## Data
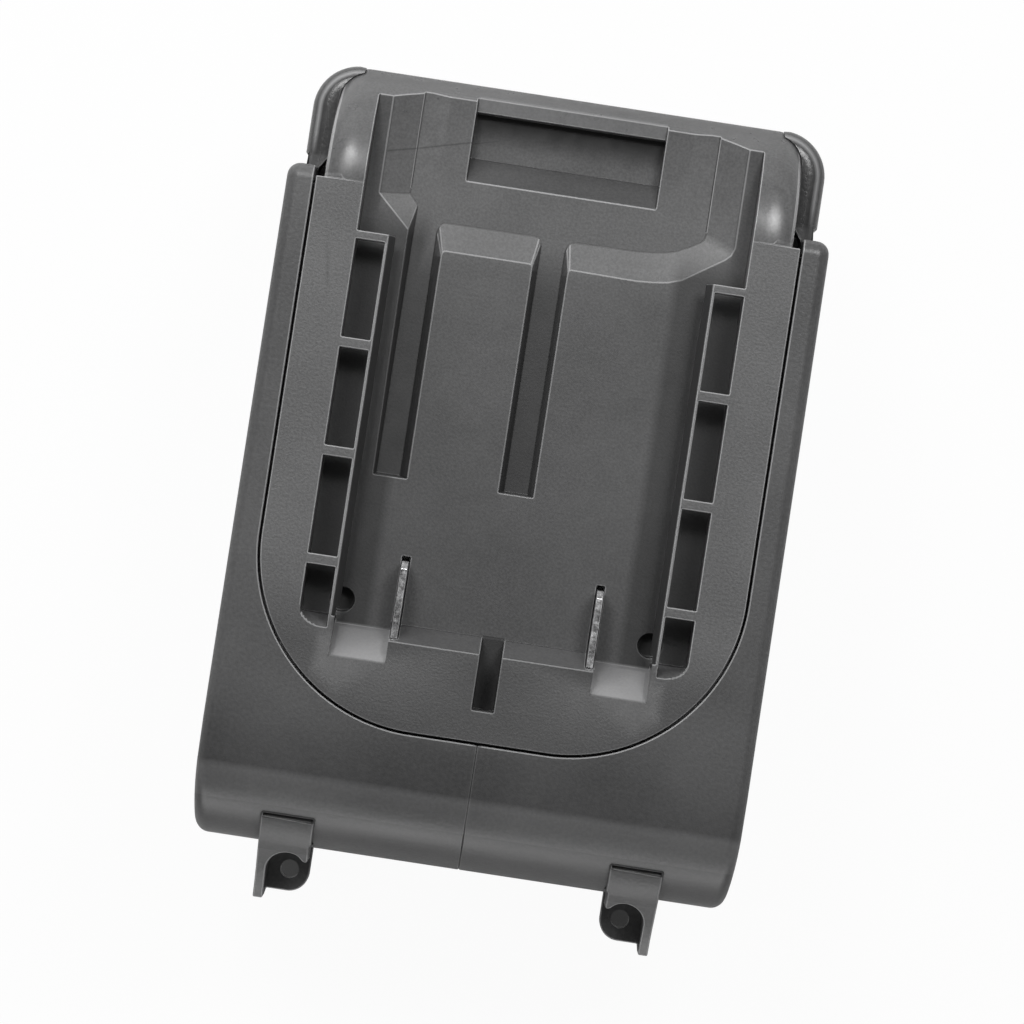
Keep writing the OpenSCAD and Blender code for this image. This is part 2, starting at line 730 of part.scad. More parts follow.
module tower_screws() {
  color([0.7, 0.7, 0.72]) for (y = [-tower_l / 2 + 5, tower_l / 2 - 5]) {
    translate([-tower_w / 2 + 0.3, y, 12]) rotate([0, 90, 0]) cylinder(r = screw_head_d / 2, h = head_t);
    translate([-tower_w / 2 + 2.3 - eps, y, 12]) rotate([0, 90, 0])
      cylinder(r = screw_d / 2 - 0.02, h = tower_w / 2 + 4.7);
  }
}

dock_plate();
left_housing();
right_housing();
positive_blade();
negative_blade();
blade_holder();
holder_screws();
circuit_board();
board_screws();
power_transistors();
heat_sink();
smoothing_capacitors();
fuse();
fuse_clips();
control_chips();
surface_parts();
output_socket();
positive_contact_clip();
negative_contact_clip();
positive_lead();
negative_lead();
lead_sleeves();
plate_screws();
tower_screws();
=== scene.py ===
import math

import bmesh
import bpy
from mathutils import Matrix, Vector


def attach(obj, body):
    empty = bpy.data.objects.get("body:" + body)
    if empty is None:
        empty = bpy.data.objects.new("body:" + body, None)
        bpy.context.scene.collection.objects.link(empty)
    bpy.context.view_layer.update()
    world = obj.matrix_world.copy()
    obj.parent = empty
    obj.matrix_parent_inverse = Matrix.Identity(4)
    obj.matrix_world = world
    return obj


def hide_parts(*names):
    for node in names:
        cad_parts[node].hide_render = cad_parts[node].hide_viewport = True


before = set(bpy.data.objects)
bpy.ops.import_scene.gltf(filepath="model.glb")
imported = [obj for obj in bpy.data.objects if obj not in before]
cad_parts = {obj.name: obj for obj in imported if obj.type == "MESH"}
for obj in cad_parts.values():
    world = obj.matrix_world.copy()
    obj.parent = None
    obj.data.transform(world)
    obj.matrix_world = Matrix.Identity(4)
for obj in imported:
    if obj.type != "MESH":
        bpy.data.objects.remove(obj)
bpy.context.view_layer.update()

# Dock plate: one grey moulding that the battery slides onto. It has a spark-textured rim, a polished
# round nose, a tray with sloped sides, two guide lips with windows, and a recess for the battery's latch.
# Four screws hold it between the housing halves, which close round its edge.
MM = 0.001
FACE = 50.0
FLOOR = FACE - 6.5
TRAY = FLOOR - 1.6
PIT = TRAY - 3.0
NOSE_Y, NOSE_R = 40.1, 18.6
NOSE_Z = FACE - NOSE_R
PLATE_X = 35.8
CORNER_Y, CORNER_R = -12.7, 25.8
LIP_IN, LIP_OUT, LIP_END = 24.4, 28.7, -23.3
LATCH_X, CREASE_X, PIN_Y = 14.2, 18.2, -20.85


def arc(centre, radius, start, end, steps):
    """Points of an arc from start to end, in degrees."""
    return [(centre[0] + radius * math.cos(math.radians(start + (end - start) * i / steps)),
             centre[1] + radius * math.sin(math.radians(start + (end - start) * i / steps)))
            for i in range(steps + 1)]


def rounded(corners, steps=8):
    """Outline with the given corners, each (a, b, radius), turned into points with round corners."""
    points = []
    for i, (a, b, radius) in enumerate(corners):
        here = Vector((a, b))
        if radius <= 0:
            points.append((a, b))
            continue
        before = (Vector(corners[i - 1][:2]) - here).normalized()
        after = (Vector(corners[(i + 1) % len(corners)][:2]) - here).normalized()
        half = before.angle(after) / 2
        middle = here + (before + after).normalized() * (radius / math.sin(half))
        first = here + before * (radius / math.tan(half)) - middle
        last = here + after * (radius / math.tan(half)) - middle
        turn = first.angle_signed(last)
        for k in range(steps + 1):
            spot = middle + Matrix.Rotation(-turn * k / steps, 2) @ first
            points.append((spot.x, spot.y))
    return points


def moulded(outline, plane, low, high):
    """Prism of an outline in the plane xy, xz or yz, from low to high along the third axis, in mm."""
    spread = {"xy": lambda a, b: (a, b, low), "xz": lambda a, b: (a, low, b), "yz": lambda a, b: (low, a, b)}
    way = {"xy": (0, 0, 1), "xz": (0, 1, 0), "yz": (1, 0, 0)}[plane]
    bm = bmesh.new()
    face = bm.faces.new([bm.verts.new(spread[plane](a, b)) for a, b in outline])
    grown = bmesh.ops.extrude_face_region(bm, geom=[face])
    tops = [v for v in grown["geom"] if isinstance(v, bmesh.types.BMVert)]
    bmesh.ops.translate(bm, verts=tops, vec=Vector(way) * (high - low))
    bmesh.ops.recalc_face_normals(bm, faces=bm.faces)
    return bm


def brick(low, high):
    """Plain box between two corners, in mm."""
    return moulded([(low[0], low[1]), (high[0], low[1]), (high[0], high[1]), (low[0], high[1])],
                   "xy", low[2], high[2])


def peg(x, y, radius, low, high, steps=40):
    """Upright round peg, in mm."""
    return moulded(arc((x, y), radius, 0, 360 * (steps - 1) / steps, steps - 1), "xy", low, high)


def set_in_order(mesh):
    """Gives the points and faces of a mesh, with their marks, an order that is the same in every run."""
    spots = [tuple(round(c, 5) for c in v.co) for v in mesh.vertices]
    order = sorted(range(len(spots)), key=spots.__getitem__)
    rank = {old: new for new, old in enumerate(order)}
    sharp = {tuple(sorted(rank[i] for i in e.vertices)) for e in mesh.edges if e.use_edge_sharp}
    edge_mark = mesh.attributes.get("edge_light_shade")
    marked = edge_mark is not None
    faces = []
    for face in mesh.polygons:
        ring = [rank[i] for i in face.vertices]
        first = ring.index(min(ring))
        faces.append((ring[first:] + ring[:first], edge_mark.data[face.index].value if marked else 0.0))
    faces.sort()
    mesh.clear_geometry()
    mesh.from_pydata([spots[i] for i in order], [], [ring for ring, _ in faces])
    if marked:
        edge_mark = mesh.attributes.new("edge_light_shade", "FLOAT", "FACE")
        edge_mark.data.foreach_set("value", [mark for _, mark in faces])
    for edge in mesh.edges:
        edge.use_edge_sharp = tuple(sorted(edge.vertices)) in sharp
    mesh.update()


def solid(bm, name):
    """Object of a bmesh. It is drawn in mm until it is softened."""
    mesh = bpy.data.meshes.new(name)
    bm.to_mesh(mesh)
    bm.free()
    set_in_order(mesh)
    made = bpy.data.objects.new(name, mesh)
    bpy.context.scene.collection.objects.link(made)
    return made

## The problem
Go through the listing above and restate it word for word.

## Exercise answer
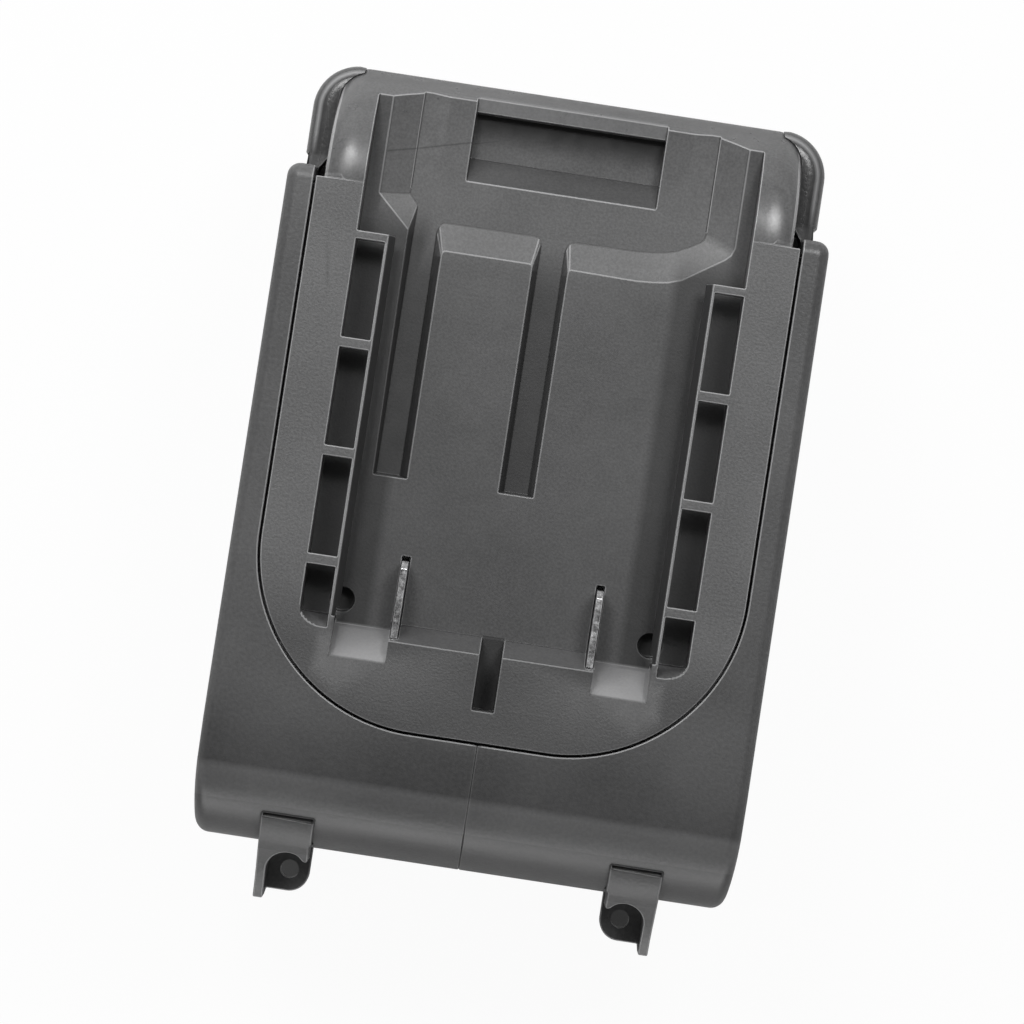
Keep writing the OpenSCAD and Blender code for this image. This is part 2, starting at line 730 of part.scad. More parts follow.
module tower_screws() {
  color([0.7, 0.7, 0.72]) for (y = [-tower_l / 2 + 5, tower_l / 2 - 5]) {
    translate([-tower_w / 2 + 0.3, y, 12]) rotate([0, 90, 0]) cylinder(r = screw_head_d / 2, h = head_t);
    translate([-tower_w / 2 + 2.3 - eps, y, 12]) rotate([0, 90, 0])
      cylinder(r = screw_d / 2 - 0.02, h = tower_w / 2 + 4.7);
  }
}

dock_plate();
left_housing();
right_housing();
positive_blade();
negative_blade();
blade_holder();
holder_screws();
circuit_board();
board_screws();
power_transistors();
heat_sink();
smoothing_capacitors();
fuse();
fuse_clips();
control_chips();
surface_parts();
output_socket();
positive_contact_clip();
negative_contact_clip();
positive_lead();
negative_lead();
lead_sleeves();
plate_screws();
tower_screws();
=== scene.py ===
import math

import bmesh
import bpy
from mathutils import Matrix, Vector


def attach(obj, body):
    empty = bpy.data.objects.get("body:" + body)
    if empty is None:
        empty = bpy.data.objects.new("body:" + body, None)
        bpy.context.scene.collection.objects.link(empty)
    bpy.context.view_layer.update()
    world = obj.matrix_world.copy()
    obj.parent = empty
    obj.matrix_parent_inverse = Matrix.Identity(4)
    obj.matrix_world = world
    return obj


def hide_parts(*names):
    for node in names:
        cad_parts[node].hide_render = cad_parts[node].hide_viewport = True


before = set(bpy.data.objects)
bpy.ops.import_scene.gltf(filepath="model.glb")
imported = [obj for obj in bpy.data.objects if obj not in before]
cad_parts = {obj.name: obj for obj in imported if obj.type == "MESH"}
for obj in cad_parts.values():
    world = obj.matrix_world.copy()
    obj.parent = None
    obj.data.transform(world)
    obj.matrix_world = Matrix.Identity(4)
for obj in imported:
    if obj.type != "MESH":
        bpy.data.objects.remove(obj)
bpy.context.view_layer.update()

# Dock plate: one grey moulding that the battery slides onto. It has a spark-textured rim, a polished
# round nose, a tray with sloped sides, two guide lips with windows, and a recess for the battery's latch.
# Four screws hold it between the housing halves, which close round its edge.
MM = 0.001
FACE = 50.0
FLOOR = FACE - 6.5
TRAY = FLOOR - 1.6
PIT = TRAY - 3.0
NOSE_Y, NOSE_R = 40.1, 18.6
NOSE_Z = FACE - NOSE_R
PLATE_X = 35.8
CORNER_Y, CORNER_R = -12.7, 25.8
LIP_IN, LIP_OUT, LIP_END = 24.4, 28.7, -23.3
LATCH_X, CREASE_X, PIN_Y = 14.2, 18.2, -20.85


def arc(centre, radius, start, end, steps):
    """Points of an arc from start to end, in degrees."""
    return [(centre[0] + radius * math.cos(math.radians(start + (end - start) * i / steps)),
             centre[1] + radius * math.sin(math.radians(start + (end - start) * i / steps)))
            for i in range(steps + 1)]


def rounded(corners, steps=8):
    """Outline with the given corners, each (a, b, radius), turned into points with round corners."""
    points = []
    for i, (a, b, radius) in enumerate(corners):
        here = Vector((a, b))
        if radius <= 0:
            points.append((a, b))
            continue
        before = (Vector(corners[i - 1][:2]) - here).normalized()
        after = (Vector(corners[(i + 1) % len(corners)][:2]) - here).normalized()
        half = before.angle(after) / 2
        middle = here + (before + after).normalized() * (radius / math.sin(half))
        first = here + before * (radius / math.tan(half)) - middle
        last = here + after * (radius / math.tan(half)) - middle
        turn = first.angle_signed(last)
        for k in range(steps + 1):
            spot = middle + Matrix.Rotation(-turn * k / steps, 2) @ first
            points.append((spot.x, spot.y))
    return points


def moulded(outline, plane, low, high):
    """Prism of an outline in the plane xy, xz or yz, from low to high along the third axis, in mm."""
    spread = {"xy": lambda a, b: (a, b, low), "xz": lambda a, b: (a, low, b), "yz": lambda a, b: (low, a, b)}
    way = {"xy": (0, 0, 1), "xz": (0, 1, 0), "yz": (1, 0, 0)}[plane]
    bm = bmesh.new()
    face = bm.faces.new([bm.verts.new(spread[plane](a, b)) for a, b in outline])
    grown = bmesh.ops.extrude_face_region(bm, geom=[face])
    tops = [v for v in grown["geom"] if isinstance(v, bmesh.types.BMVert)]
    bmesh.ops.translate(bm, verts=tops, vec=Vector(way) * (high - low))
    bmesh.ops.recalc_face_normals(bm, faces=bm.faces)
    return bm


def brick(low, high):
    """Plain box between two corners, in mm."""
    return moulded([(low[0], low[1]), (high[0], low[1]), (high[0], high[1]), (low[0], high[1])],
                   "xy", low[2], high[2])


def peg(x, y, radius, low, high, steps=40):
    """Upright round peg, in mm."""
    return moulded(arc((x, y), radius, 0, 360 * (steps - 1) / steps, steps - 1), "xy", low, high)


def set_in_order(mesh):
    """Gives the points and faces of a mesh, with their marks, an order that is the same in every run."""
    spots = [tuple(round(c, 5) for c in v.co) for v in mesh.vertices]
    order = sorted(range(len(spots)), key=spots.__getitem__)
    rank = {old: new for new, old in enumerate(order)}
    sharp = {tuple(sorted(rank[i] for i in e.vertices)) for e in mesh.edges if e.use_edge_sharp}
    edge_mark = mesh.attributes.get("edge_light_shade")
    marked = edge_mark is not None
    faces = []
    for face in mesh.polygons:
        ring = [rank[i] for i in face.vertices]
        first = ring.index(min(ring))
        faces.append((ring[first:] + ring[:first], edge_mark.data[face.index].value if marked else 0.0))
    faces.sort()
    mesh.clear_geometry()
    mesh.from_pydata([spots[i] for i in order], [], [ring for ring, _ in faces])
    if marked:
        edge_mark = mesh.attributes.new("edge_light_shade", "FLOAT", "FACE")
        edge_mark.data.foreach_set("value", [mark for _, mark in faces])
    for edge in mesh.edges:
        edge.use_edge_sharp = tuple(sorted(edge.vertices)) in sharp
    mesh.update()


def solid(bm, name):
    """Object of a bmesh. It is drawn in mm until it is softened."""
    mesh = bpy.data.meshes.new(name)
    bm.to_mesh(mesh)
    bm.free()
    set_in_order(mesh)
    made = bpy.data.objects.new(name, mesh)
    bpy.context.scene.collection.objects.link(made)
    return made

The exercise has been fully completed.